# What is expected
Each record below must be returned exactly as shown.

# Input for this task
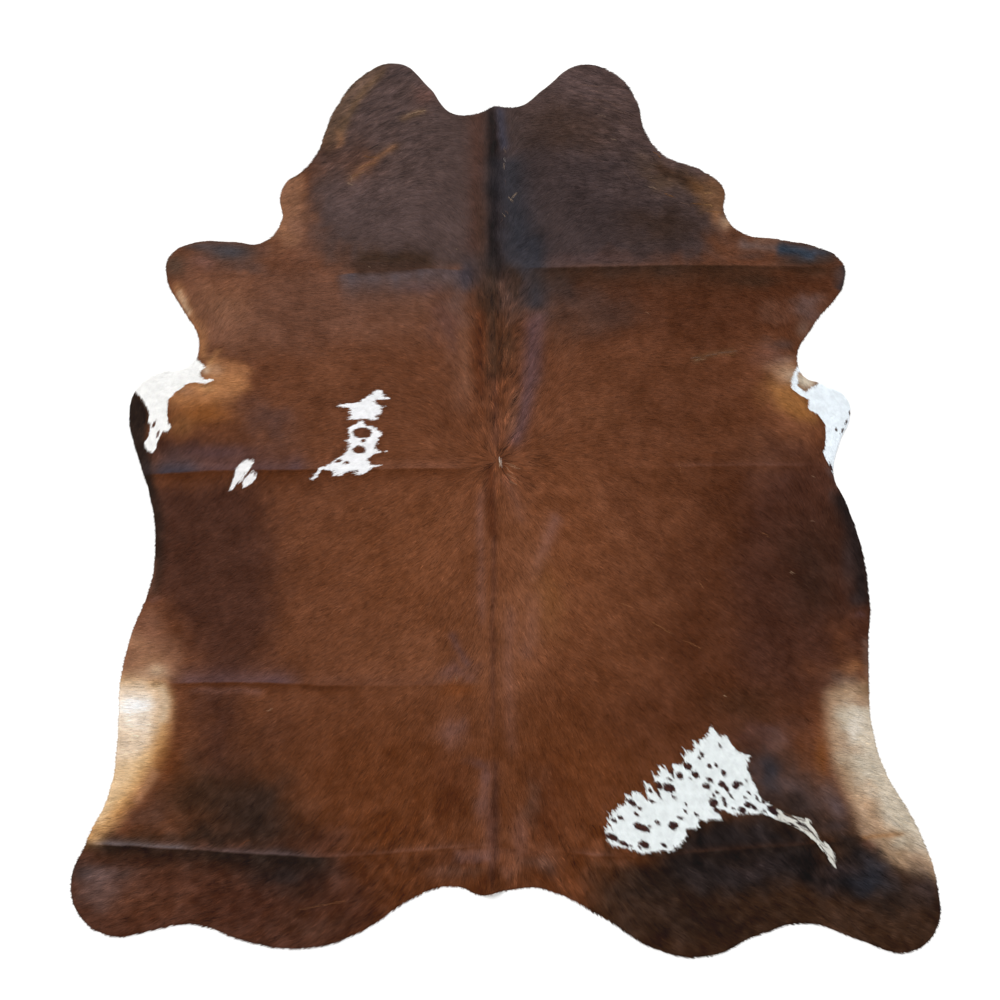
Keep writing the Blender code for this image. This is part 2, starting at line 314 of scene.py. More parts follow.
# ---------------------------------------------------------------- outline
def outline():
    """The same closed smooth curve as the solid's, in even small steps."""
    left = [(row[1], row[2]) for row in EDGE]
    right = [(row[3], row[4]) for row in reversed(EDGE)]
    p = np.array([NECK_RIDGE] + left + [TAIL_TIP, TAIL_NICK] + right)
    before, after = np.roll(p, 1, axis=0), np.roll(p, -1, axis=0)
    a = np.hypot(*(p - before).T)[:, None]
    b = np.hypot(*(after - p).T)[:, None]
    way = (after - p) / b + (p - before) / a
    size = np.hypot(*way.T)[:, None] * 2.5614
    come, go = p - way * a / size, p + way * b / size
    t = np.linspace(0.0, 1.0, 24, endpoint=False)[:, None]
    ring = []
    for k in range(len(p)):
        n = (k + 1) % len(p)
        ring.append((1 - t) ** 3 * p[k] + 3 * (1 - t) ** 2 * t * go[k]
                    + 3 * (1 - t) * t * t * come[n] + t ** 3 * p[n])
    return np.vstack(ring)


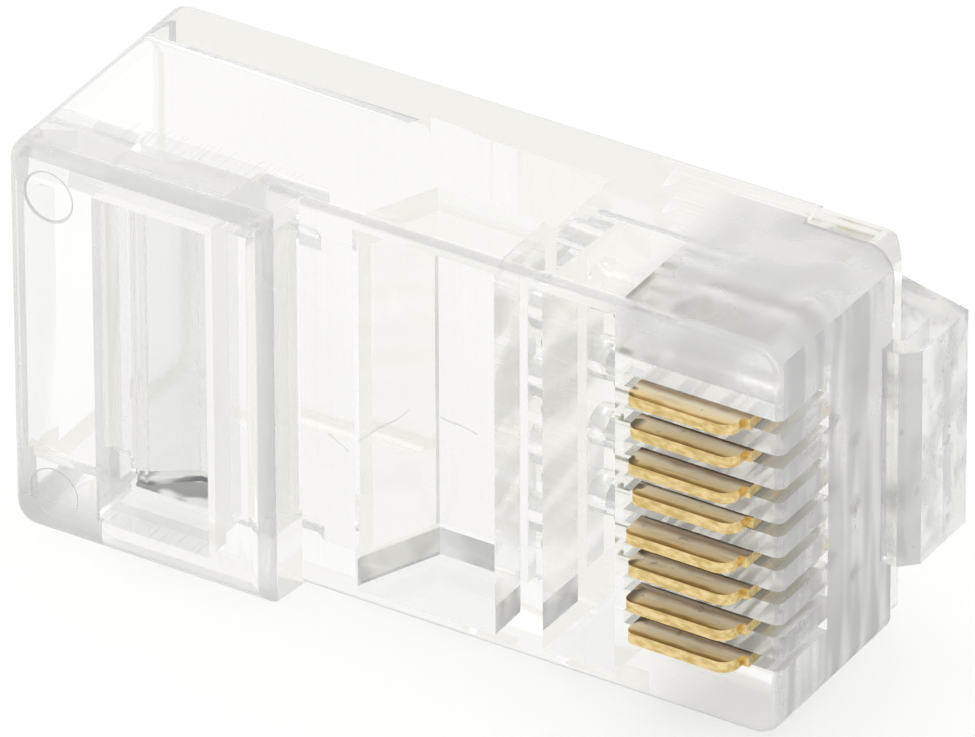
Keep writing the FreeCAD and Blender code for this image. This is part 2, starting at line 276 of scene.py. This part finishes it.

# Written answer
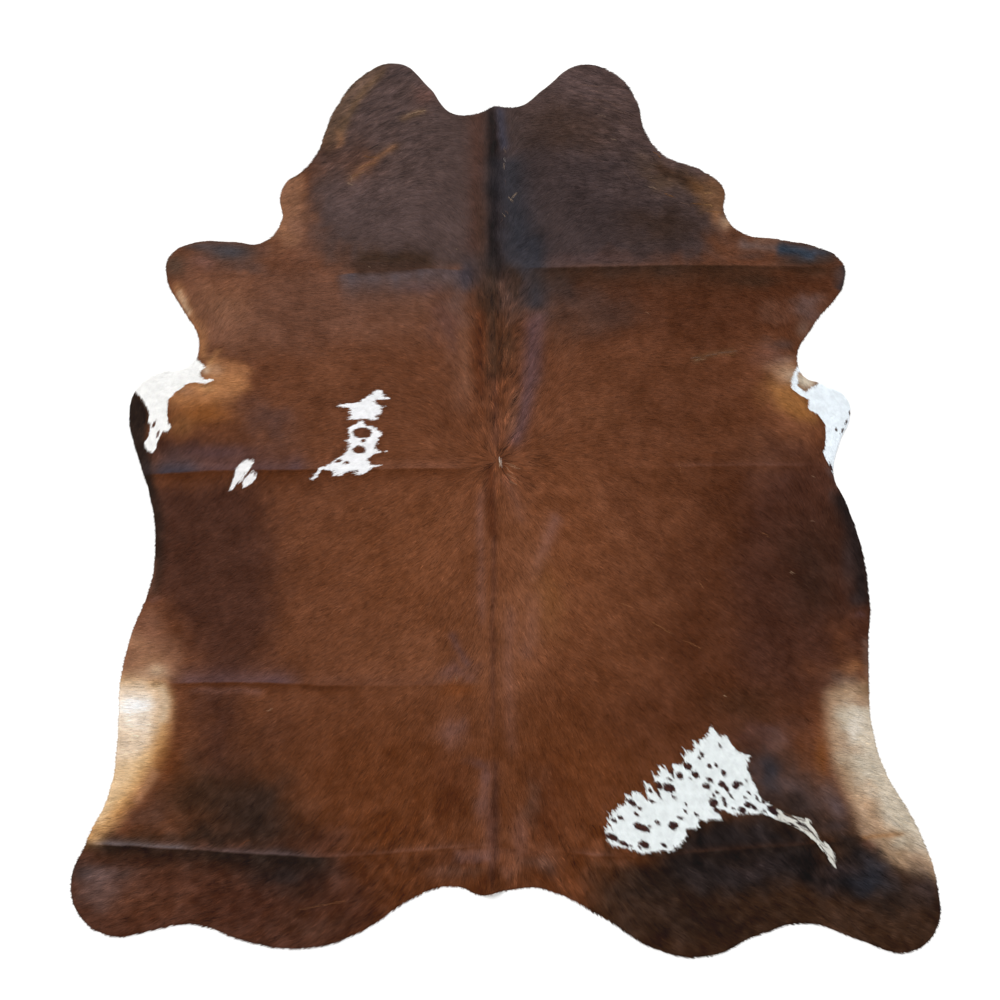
Keep writing the Blender code for this image. This is part 2, starting at line 314 of scene.py. More parts follow.
# ---------------------------------------------------------------- outline
def outline():
    """The same closed smooth curve as the solid's, in even small steps."""
    left = [(row[1], row[2]) for row in EDGE]
    right = [(row[3], row[4]) for row in reversed(EDGE)]
    p = np.array([NECK_RIDGE] + left + [TAIL_TIP, TAIL_NICK] + right)
    before, after = np.roll(p, 1, axis=0), np.roll(p, -1, axis=0)
    a = np.hypot(*(p - before).T)[:, None]
    b = np.hypot(*(after - p).T)[:, None]
    way = (after - p) / b + (p - before) / a
    size = np.hypot(*way.T)[:, None] * 2.5614
    come, go = p - way * a / size, p + way * b / size
    t = np.linspace(0.0, 1.0, 24, endpoint=False)[:, None]
    ring = []
    for k in range(len(p)):
        n = (k + 1) % len(p)
        ring.append((1 - t) ** 3 * p[k] + 3 * (1 - t) ** 2 * t * go[k]
                    + 3 * (1 - t) * t * t * come[n] + t ** 3 * p[n])
    return np.vstack(ring)


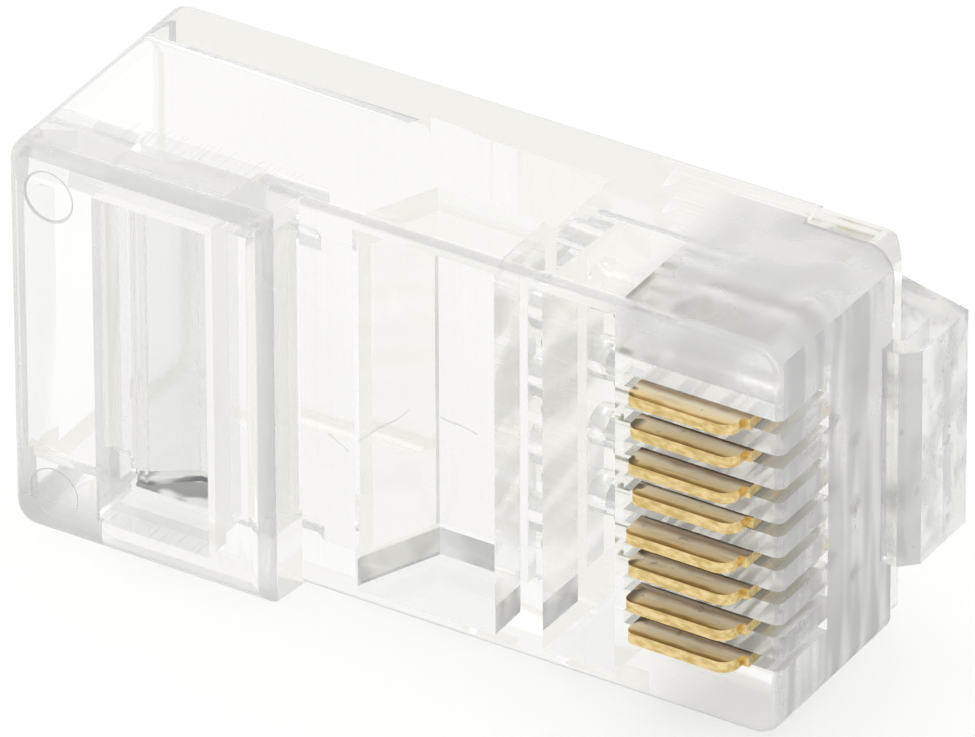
Keep writing the FreeCAD and Blender code for this image. This is part 2, starting at line 276 of scene.py. This part finishes it.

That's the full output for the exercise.